Em capítulos posteriores, veremos o caso de uma menina de 12 anos que sofria abusos sexuais; o espancamento brutal de um dos assassinos da Bruxa pela polícia (que não busca justiça, mas o dinheiro que, dizem, a Bruxa escondia); chegaremos a sentir pena de alguns dos criminosos, e os entenderemos melhor, embora o livro jamais trate suas ações como inocentes, e deixe ao leitor qualquer tipo de julgamento moral. Até que, num sobressalto, emergimos por um momento da narrativa, e percebemos que a frase que estamos lendo começou duas páginas atrás.

Forma única
Há quem associe os longos períodos de Proust à asma do autor, comparando-os com frases longas, emitidas depois de um respirar profundo. Não sei se a experiência do escritor foi essa, mas, como leitor, não é tão raro que me sinta assim em certas leituras: sem ar, como quem ofega, vítima da ansiedade que certos autores tentam provocar. Na obra de Melchor, pelo contrário, o que impressiona é justamente a maneira tão fluida e, por falta de palavra melhor, natural com que a autora usa estratégias de escrita tantas vezes vistas como hostis à compreensão clara do texto — inspirando-se, segundo a própria autora, pela obra O outono do patriarca (1975), de Gabriel García Márquez.

Os capítulos relativamente longos de Temporada de furacões não têm parágrafos. Além disso, suas frases se prolongam, com grande frequência, por uma página inteira ou mais. Ainda assim, em nenhum momento fui vítima dessa sensação ofegante. Pelo contrário: a mim a narrativa soou como a fala de uma avó querida, que conta tragédias ocorridas na cidade ou assistidas em noticiários sensacionalistas, transitando rápido entre uma frase e outra, lembrando-se de uma história antiga, indo e voltando no tempo, mas no fim, de algum modo, concluindo satisfatoriamente tudo que conta.
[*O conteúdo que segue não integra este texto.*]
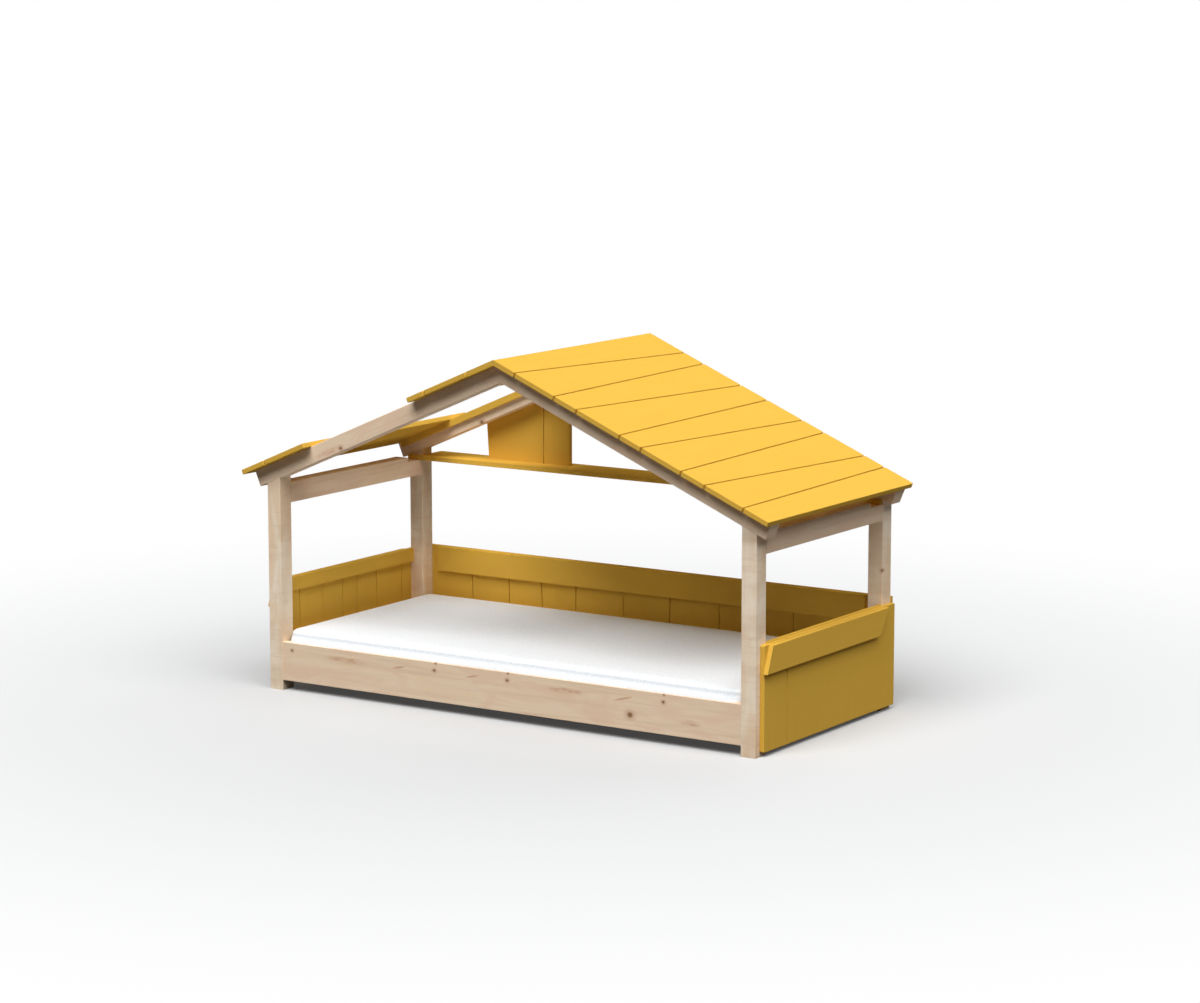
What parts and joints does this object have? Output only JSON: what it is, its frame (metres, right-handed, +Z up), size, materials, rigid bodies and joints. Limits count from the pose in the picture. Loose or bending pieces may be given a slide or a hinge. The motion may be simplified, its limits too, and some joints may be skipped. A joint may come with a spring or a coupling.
{
  "type": "house frame bed",
  "caption": "House frame bed for a child: low pine frame on corner posts, pitched roof of tapered yellow boards with an open bay, yellow end and back panels, white mattress.",
  "frame": {"origin": "on the floor, under the middle of the overall size, roof and shelf plank included", "axes": "+X along the bed to its right end, +Y from the open front to the back, +Z up"},
  "size_m": [2.281, 1.075, 1.3169],
  "materials": {
    "whitewashed_pine": "whitewashed, satin",
    "yellow_paint": "painted yellow, satin",
    "bare_pine": "planed",
    "beech": "turned",
    "zinc_steel": "zinc plated",
    "mattress_cover": "knitted cotton"
  },
  "bodies": {
    "frame": {"back_boards": "yellow_paint", "back_panel_screws": "zinc_steel", "back_plank": "yellow_paint", "back_rail": "whitewashed_pine", "back_slat_ledger": "bare_pine", "batten_back_left": "yellow_paint", "batten_back_right": "yellow_paint", "batten_front_left": "yellow_paint", "batten_front_right": "yellow_paint", "bracket_screws": "zinc_steel", "corner_brackets": "zinc_steel", "dowels": "beech", "end_panel_screws": "zinc_steel", "front_rail": "whitewashed_pine", "front_slat_ledger": "bare_pine", "gable_board_left": "yellow_paint", "gable_board_right": "yellow_paint", "gable_screws": "zinc_steel", "ledger_screws": "zinc_steel", "left_end_boards": "yellow_paint", "left_end_plank": "yellow_paint", "left_end_rail": "whitewashed_pine", "left_inner_rail": "yellow_paint", "left_lower_roof_board_1": "yellow_paint", "left_lower_roof_board_2": "yellow_paint", "left_upper_rail": "whitewashed_pine", "left_upper_roof_board_1": "yellow_paint", "left_upper_roof_board_2": "yellow_paint", "left_upper_roof_board_3": "yellow_paint", "post_back_left": "whitewashed_pine", "post_back_right": "whitewashed_pine", "post_front_left": "whitewashed_pine", "post_front_right": "whitewashed_pine", "rafter_back_left": "whitewashed_pine", "rafter_back_right": "whitewashed_pine", "rafter_front_left": "whitewashed_pine", "rafter_front_right": "whitewashed_pine", "right_end_boards": "yellow_paint", "right_end_plank": "yellow_paint", "right_end_rail": "whitewashed_pine", "right_inner_rail": "yellow_paint", "right_roof_board_1": "yellow_paint", "right_roof_board_2": "yellow_paint", "right_roof_board_3": "yellow_paint", "right_roof_board_4": "yellow_paint", "right_roof_board_5": "yellow_paint", "right_roof_board_6": "yellow_paint", "right_roof_board_7": "yellow_paint", "right_roof_board_8": "yellow_paint", "right_roof_board_9": "yellow_paint", "right_upper_rail": "whitewashed_pine", "roof_screws": "zinc_steel", "shelf_plank": "yellow_paint", "shelf_screws": "zinc_steel", "slat_screws": "zinc_steel", "slats": "bare_pine"},
    "mattress": {"mattress": "mattress_cover"}
  },
  "joints": [
    {"name": "mattress_lift", "type": "slide", "parent": "frame", "child": "mattress", "axis": [0, 0, 1], "range_m": [0, 0.5]}
  ]
}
Claro, ainda que pareça emprestar algumas técnicas às tais tias, Melchor estabelece sua narrativa não linear de maneira muito mais precisa. Em momento algum o leitor se perde em meio aos diferentes elementos e histórias, pois, usando menções breves, idas e vindas rápidas ao presente, a autora impede que o texto se torne obtuso. Não só isso, mas as transições entre os diferentes momentos são sempre motivadas. Isso se torna claro pela associação das lembranças dos personagens com os pensamentos e acontecimentos de seu presente, gerando conexões nada arbitrárias entre as diferentes épocas e permitindo que as novas informações integrem o todo sem dificuldade, muitas vezes surpreendendo ou nos fazendo enxergar acontecimentos e personagens de maneira completamente nova.

Além de tudo, em meio às lembranças e acontecimentos mais diretamente ligados ao enredo, Melchor nos mostra outros eventos, cuja temporalidade é quase irrelevante, uma vez que sua função principal é expor as relações sociais no povoado. A descrição dos bares e pontos de prostituição, por exemplo, nos dá uma ideia do ambiente em que estamos inseridos, e aprendemos um pouco mais sobre a Bruxa ao saber que ela ajudava as prostitutas do povoado sem cobrar por seus serviços. Assim, a narrativa frequentemente estabelece um pano de fundo para a aparição futura de outros personagens, cujas vulnerabilidades, medos e covardias entenderemos melhor quando o romance se voltar para eles.

Mas, claro, não é só pela habilidade técnica de sua escrita ou pela capacidade de criar uma narrativa não linear tão clara que Melchor se distingue da tia contadora de histórias. A maior diferença entre elas, talvez, seja a seriedade e o peso do texto da autora, que não veste luvas, não se presta às piadas que essa tia contaria nem oculta o mais cru e sombrio dos acontecimentos e personagens envolvidos — vulneráveis, cruéis e humanos, como raras vezes se lê.

Temporada de furacões
Fernanda Melchor
Trad.: Antonio Xerxenesky
Mundaréu
216 págs.
Fernanda Melchor
Nasceu no México, em 1982. Estreou na ficção com o romance Falsa liebre, de 2013, mesmo ano em que lançou as crônicas de Aquí no es Miami — pelo qual venceu o Prêmio PEN México de Excelência Jornalística e Literária. Temporada de furacões, lançado originalmente em 2017, é seu segundo romance.
Bruno Nogueira

É mestre em Estudos Literários e autor do livro de contos A síndrome do impostor.